A son tour, Madame Basile lui répond en recourant au langage des signes : « tournant la tête », « elle me montra ». Mais jamais n’intervient la parole qui serait insuffisante à traduire l’intensité des sentiments telle que le transport amoureux. Les sentiments exprimés sont d’autant plus forts qu’ils sont contenus dans le non-dit, c’est une scène vive et muette.
III. Une vision idéaliste de l’amour
1. Amour destiné à ne jamais voir le jour
Cet amour ne sera jamais consommé. Jean-Jacques avoue lui-même : « je n’osais rien entreprendre ». Tout juste applique-t-il deux baisers brûlants sur sa main à la fin de l’épisode.
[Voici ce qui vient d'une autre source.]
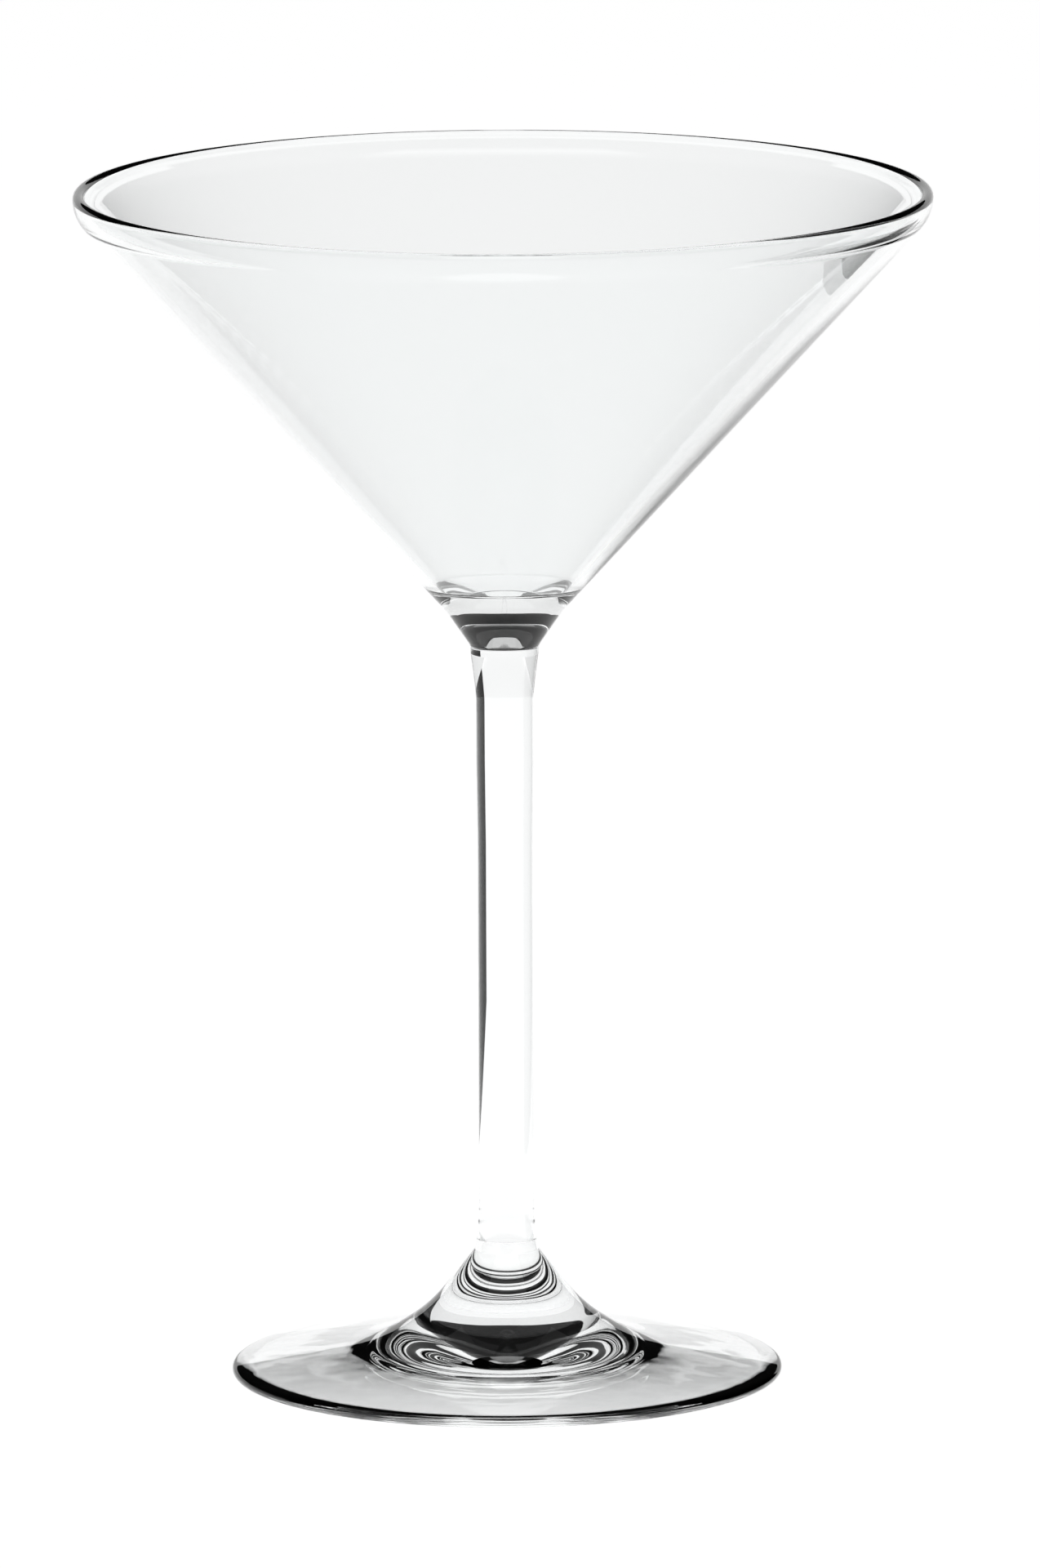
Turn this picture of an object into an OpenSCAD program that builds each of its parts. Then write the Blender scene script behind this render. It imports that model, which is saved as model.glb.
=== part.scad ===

2. La pureté des sentiments
Finalement, la déclaration de Jean-Jacques faite uniquement de silence et de signes exprime un sentiment à l’état pu. De même, on peut voir dans le reflet une image de son âme mise à nue. Cela nous renvoie au double sens du mot psyché qui veut dire à la fois glace et l’âme.
Conclusion
L’originalité de cette déclaration d’amour réside donc dans le non-dit silence qui la caractérise. Un silence qui ne masque pas pour autant l’intensité des sentiments de Jean-Jacques. La porte à demi-ouverte de la chambre de Madame Basile est une porte qui s’ouvre sur le monde de ses propres rêves, mais cette porte n’est qu’à demi-ouverte et la réalité reprend ses droits lorsque Rosira arrive. On peut rapprocher cette scène de la rencontre avec Madame de Warens, deux rencontres amoureuses où le langage des signes est primordial.